October 15, 2010

Open Science – Free Software as Lingua Franca

Posted in Uncategorized at 9:40 pm by mariawolters

A column by
Nick Barnes in Nature News I saw a couple of days ago struck a chord with me. In his column, Nick argues that sharing code makes science more transparent and scientists more easily accountable. Nick says:

That the code is a little raw is one of the main reasons scientists give for not sharing it with others. Yet, software in all trades is written to be good enough for the job intended. So if your code is good enough to do the job, then it is good enough to release — and releasing it will help your research and your field.

It also helps if the software or scripts that are used are written in a sort of “Lingua Franca” that the research community can refer back to. Once that has been established, people will happily trade code and scripts back and forth on mailing lists and web sites. (Incidentally, free software is also a lot easier to access for people whose departments don’t have the money for the latest and greatest extension packages – as I discovered on my brief forays into MATLAB.) Unsurprisingly, a lot of the Linguae Francae that I have encountered over the years tend to be based on free software. I will mention two data analysis tools that are particularly relevant to my line of work, speech science.
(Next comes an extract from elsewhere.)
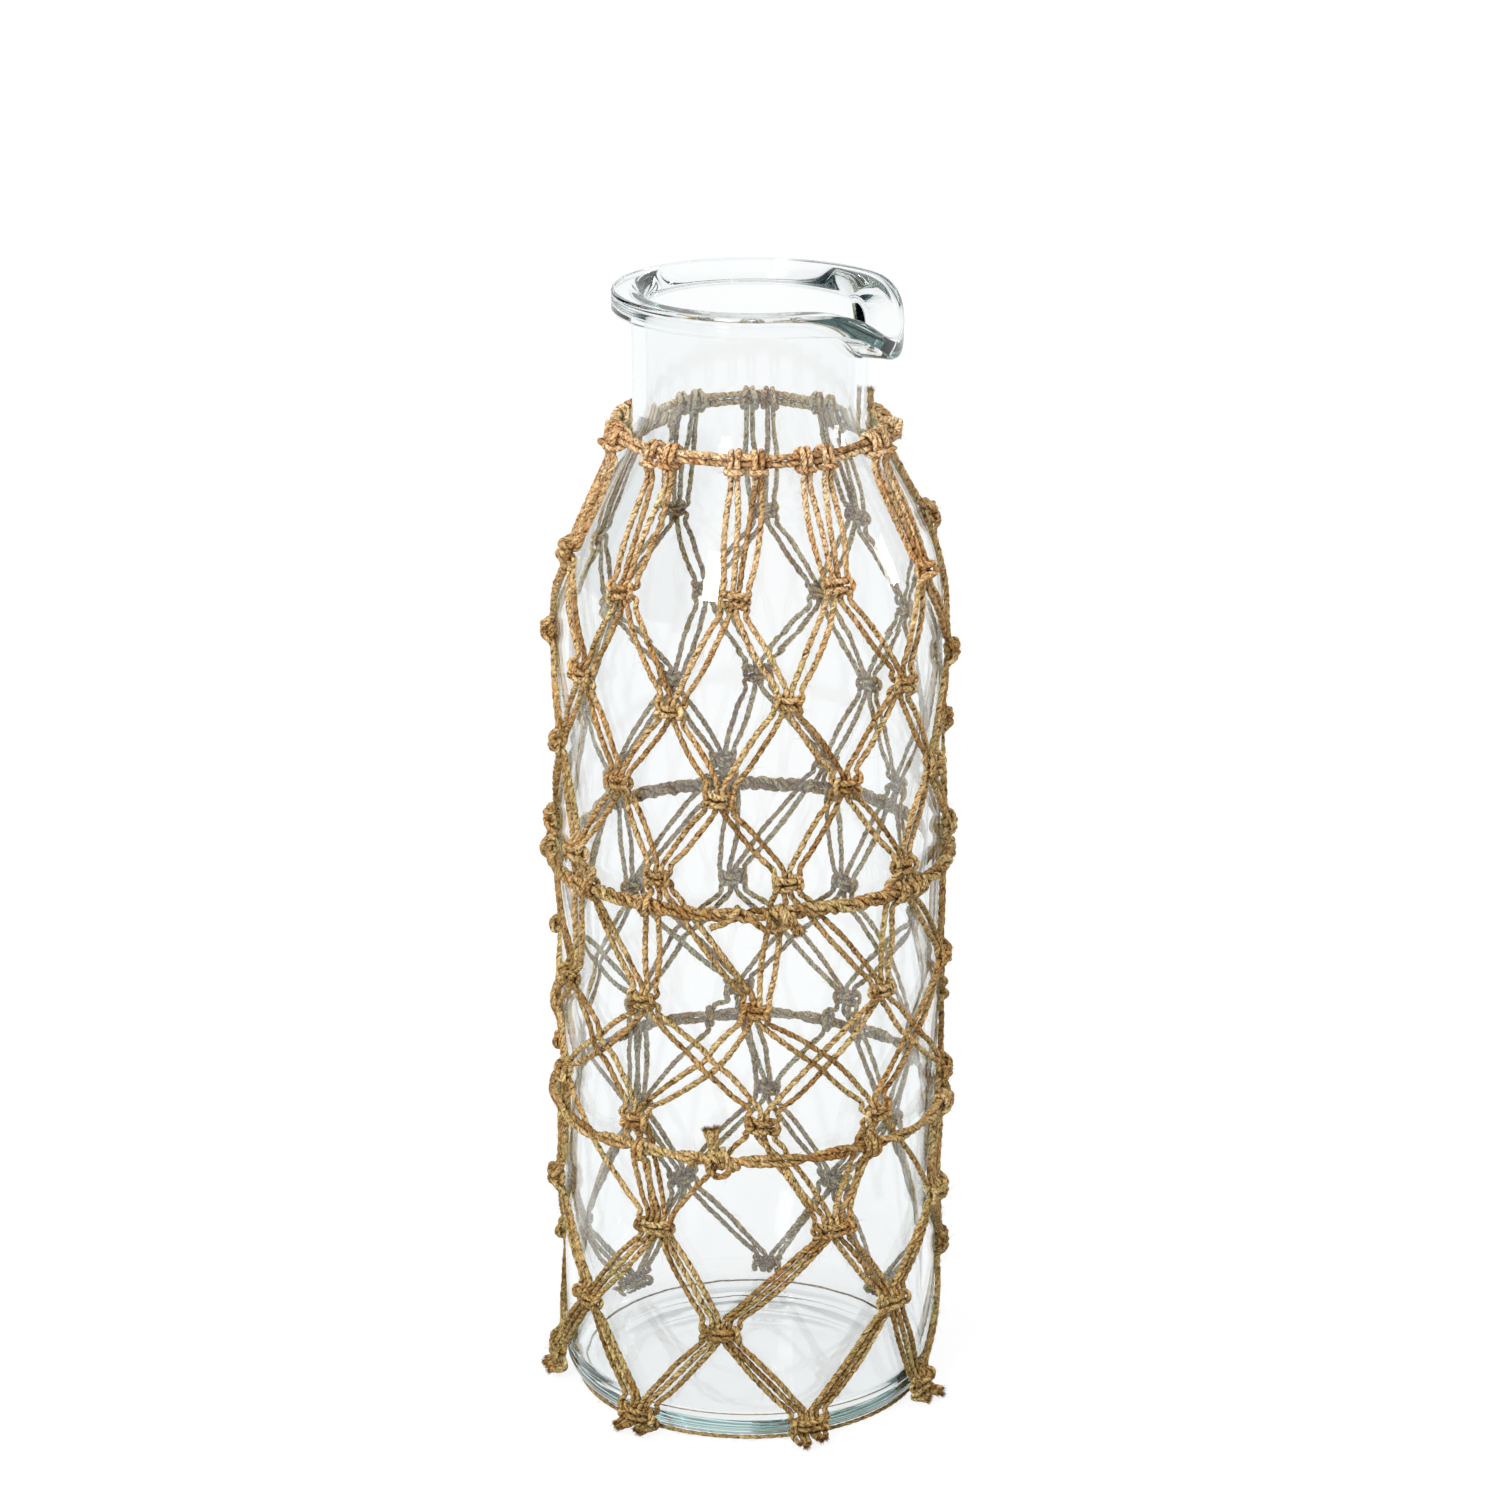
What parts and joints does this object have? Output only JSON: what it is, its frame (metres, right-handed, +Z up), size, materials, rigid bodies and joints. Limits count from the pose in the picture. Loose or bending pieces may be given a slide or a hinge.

PRAAT (Dutch for “to speak”) is an all-singing, all-dancing, egg-laying, milk-and-wool producing (OK, maybe not quite) tool for phoneticians. Basically, if you need it, PRAAT can do it in some way or other. The algorithms it uses for common analysis tasks such as determining the fundamental frequency of a speech signal are pretty decent.

Best of all, PRAAT can be scripted. Unfortunately, this scripting language is one of the more cumbersome languages I have programmed in. For example, the function names correspond to the names of the relevant menu items, and the arguments for the functions follow the sequence in which they are entered in the relevant forms. Unsurprisingly, updates of PRAAT that changed several forms have been known to cause much crying and gnashing of teeth. Despite these shortcomings, PRAAT is a fantastic tool, extremely versatile, and with a lively Yahoo Group.


R is a language for statistical analysis that was coded and is being maintained by a group of excellent statisticians. Although there are some issues with efficiency and the algorithms used for calculating some statistical analyses, R is an extremely reliable tool with many active specialised user communities. The sheer momentum behind R is described very well in
this post from the Revolution Blog

Of particular relevance to me is the R-lang linguistics mailing list, where people like T. Florian Jäger, Hugo Quené, and Roger Levy (to name but a few!) share their expertise in concise code snippets. Postings often include relevant data fragments.

Other Tools

Other tools (again, among many other cool free stuff!) that are relevant to computational linguists are the NITE XML toolkit for defining, creating, annotating, and maintaining sophisticated databases of language data and the NLTK toolkit for Python. I don’t have much hands-on experience with either of those tools because it’s been a long time since I properly worked on language data – I have been focusing on statistics and experimental design in a range of fields during the past seven years.

Maintenance and Momentum
Free software takes a lot of time and effort to produce and support. The field is littered with toolboxes and programmes that were widely used once, but are now no longer maintained. A good example is the SNACK sound tool kit for Python. When I worked in industry as a development engineer for Rhetorical Ltd (now sadly no more), we used Wavesurfer, a powerful customisable tool based on SNACK, for most of our annotation and also some signal analysis work. Wavesurfer is still used at my research centre, but it’s unsupported and won’t be developed further.

It remains to be seen whether PRAAT can keep its momentum – it is certainly still actively developed. R, on the other hand, seems to be self-sustaining very nicely, thank you, and NLTK has been included in a recent Ubuntu distribution.